**STORED DATA**.

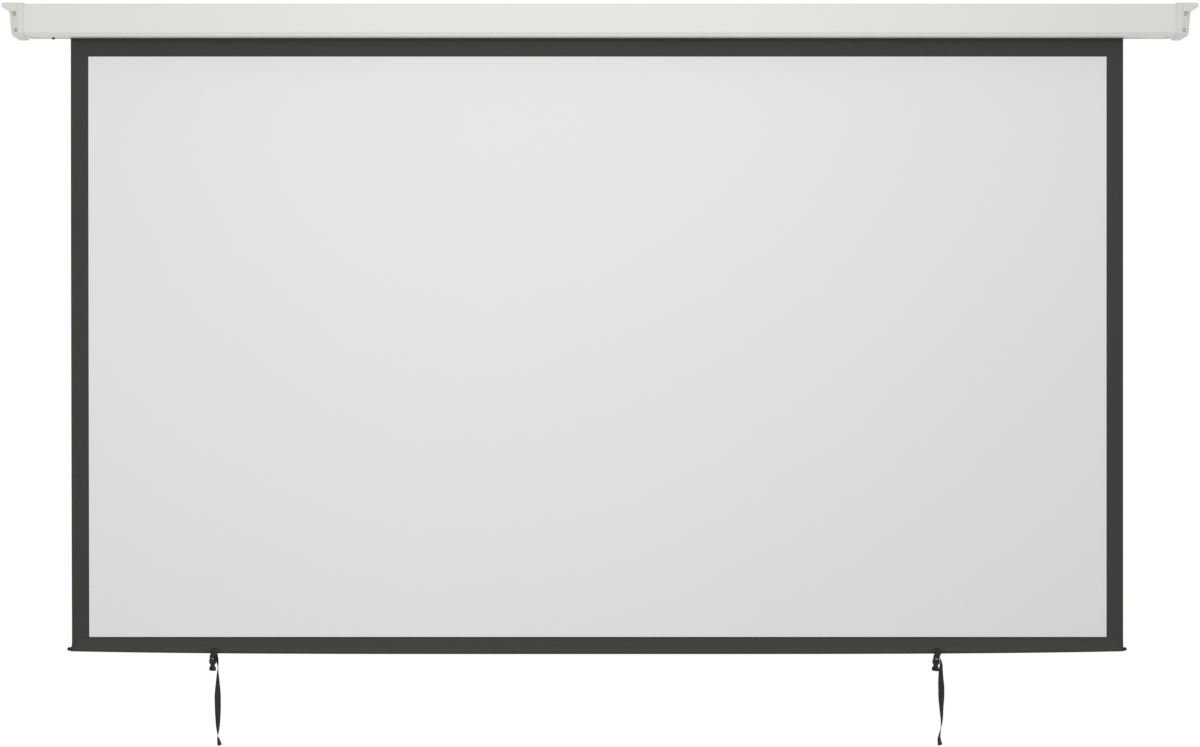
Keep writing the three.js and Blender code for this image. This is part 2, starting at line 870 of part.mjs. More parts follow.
// The fabric's first turns lie on the tube as a spiral that leaves it at the back.
function woundFabric() {
  const steps = Math.round(windTurns * 32);
  const side = (offset) =>
    Array.from({ length: steps + 1 }, (_, i) => {
      const angle = (2 * Math.PI * windTurns * i) / steps;
      const radius = windOuterRadius - (windPitch * angle) / (2 * Math.PI) + offset;
      return new THREE.Vector2(radius * Math.cos(angle), radius * Math.sin(angle));
    });
  const spiral = [...side(fabricThickness / 2), ...side(-fabricThickness / 2).reverse()];
  const roll = prismX(spiral, fabricShift - fabricWidth / 2, fabricShift + fabricWidth / 2);
  return piece("wound_fabric", roll, blackFabric);
}

// The spline lies in the tube's groove and locks the end of the fabric there.
function fabricSpline() {
  const height = rollerRadius - splineRadius;
  const rodShape = prismX(
    circle(splineRadius, 8, 0, height),
    fabricShift - fabricWidth / 2,
    fabricShift + fabricWidth / 2,
  );
  return piece("fabric_spline", rodShape, whitePlastic);
}

function crownRing() {
  const bore = circle(motorRadius + turningGap, 32);
  const tubeEnd = rollerMotorEnd;
  const collar = cut(
    prismX(insideRoller(), -tubeEnd - gap, -tubeEnd + crownLength),
    prismX(bore, -tubeEnd - overrun, -tubeEnd + crownLength + overrun),
  );
  const flange = prismX(
    circle(rollerRadius - gap, 32),
    -tubeEnd - gap - crownFlange,
    -tubeEnd - gap,
    [bore],
  );
  return piece("crown_ring", join(collar, flange), greyPlastic);
}

// A shaft's round section with one flat, grown by a clearance.
function flattedCircle(clearance) {
  const flat = shaftRadius - shaftFlat + clearance;
  return circle(shaftRadius + clearance, 24).map(
    (point) => new THREE.Vector2(point.x, Math.min(point.y, flat)),
  );
}

// The drive wheel sits on the motor's shaft and turns the roller tube by its key.
function driveWheel() {
  const end = motorEnd - motorBossLength - gap;
  const windows = [1, 3, 5, 7, 9, 11]
    .filter((step) => step !== 3)
    .map((step) => {
      const angle = (step * Math.PI) / 6;
      return circle(
        wheelWindowRadius,
        12,
        wheelWindowOffset * Math.cos(angle),
        wheelWindowOffset * Math.sin(angle),
      );
    });
  const wheel = prismX(insideRoller(), -end, -end + wheelLength, [
    flattedCircle(gap),
    ...windows,
  ]);
  return piece("drive_wheel", wheel, greyPlastic);
}

function motorShaft() {
  const start = motorEnd + shaftSocket;
  const shaft = prismX(flattedCircle(0), -start, -start + shaftLength);
  return piece("motor_shaft", shaft, zincSteel);
}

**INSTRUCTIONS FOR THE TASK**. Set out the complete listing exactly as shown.

**SOLUTION TO THIS EXERCISE**.
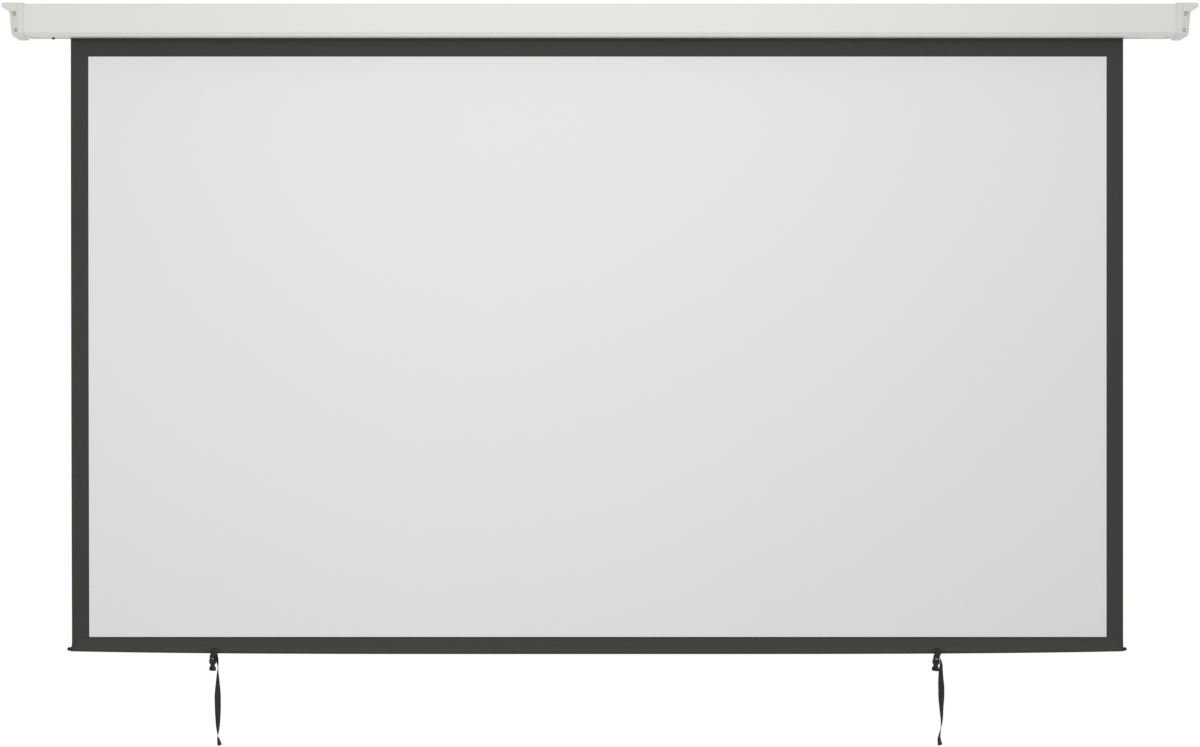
Keep writing the three.js and Blender code for this image. This is part 2, starting at line 870 of part.mjs. More parts follow.
// The fabric's first turns lie on the tube as a spiral that leaves it at the back.
function woundFabric() {
  const steps = Math.round(windTurns * 32);
  const side = (offset) =>
    Array.from({ length: steps + 1 }, (_, i) => {
      const angle = (2 * Math.PI * windTurns * i) / steps;
      const radius = windOuterRadius - (windPitch * angle) / (2 * Math.PI) + offset;
      return new THREE.Vector2(radius * Math.cos(angle), radius * Math.sin(angle));
    });
  const spiral = [...side(fabricThickness / 2), ...side(-fabricThickness / 2).reverse()];
  const roll = prismX(spiral, fabricShift - fabricWidth / 2, fabricShift + fabricWidth / 2);
  return piece("wound_fabric", roll, blackFabric);
}

// The spline lies in the tube's groove and locks the end of the fabric there.
function fabricSpline() {
  const height = rollerRadius - splineRadius;
  const rodShape = prismX(
    circle(splineRadius, 8, 0, height),
    fabricShift - fabricWidth / 2,
    fabricShift + fabricWidth / 2,
  );
  return piece("fabric_spline", rodShape, whitePlastic);
}

function crownRing() {
  const bore = circle(motorRadius + turningGap, 32);
  const tubeEnd = rollerMotorEnd;
  const collar = cut(
    prismX(insideRoller(), -tubeEnd - gap, -tubeEnd + crownLength),
    prismX(bore, -tubeEnd - overrun, -tubeEnd + crownLength + overrun),
  );
  const flange = prismX(
    circle(rollerRadius - gap, 32),
    -tubeEnd - gap - crownFlange,
    -tubeEnd - gap,
    [bore],
  );
  return piece("crown_ring", join(collar, flange), greyPlastic);
}

// A shaft's round section with one flat, grown by a clearance.
function flattedCircle(clearance) {
  const flat = shaftRadius - shaftFlat + clearance;
  return circle(shaftRadius + clearance, 24).map(
    (point) => new THREE.Vector2(point.x, Math.min(point.y, flat)),
  );
}

// The drive wheel sits on the motor's shaft and turns the roller tube by its key.
function driveWheel() {
  const end = motorEnd - motorBossLength - gap;
  const windows = [1, 3, 5, 7, 9, 11]
    .filter((step) => step !== 3)
    .map((step) => {
      const angle = (step * Math.PI) / 6;
      return circle(
        wheelWindowRadius,
        12,
        wheelWindowOffset * Math.cos(angle),
        wheelWindowOffset * Math.sin(angle),
      );
    });
  const wheel = prismX(insideRoller(), -end, -end + wheelLength, [
    flattedCircle(gap),
    ...windows,
  ]);
  return piece("drive_wheel", wheel, greyPlastic);
}

function motorShaft() {
  const start = motorEnd + shaftSocket;
  const shaft = prismX(flattedCircle(0), -start, -start + shaftLength);
  return piece("motor_shaft", shaft, zincSteel);
}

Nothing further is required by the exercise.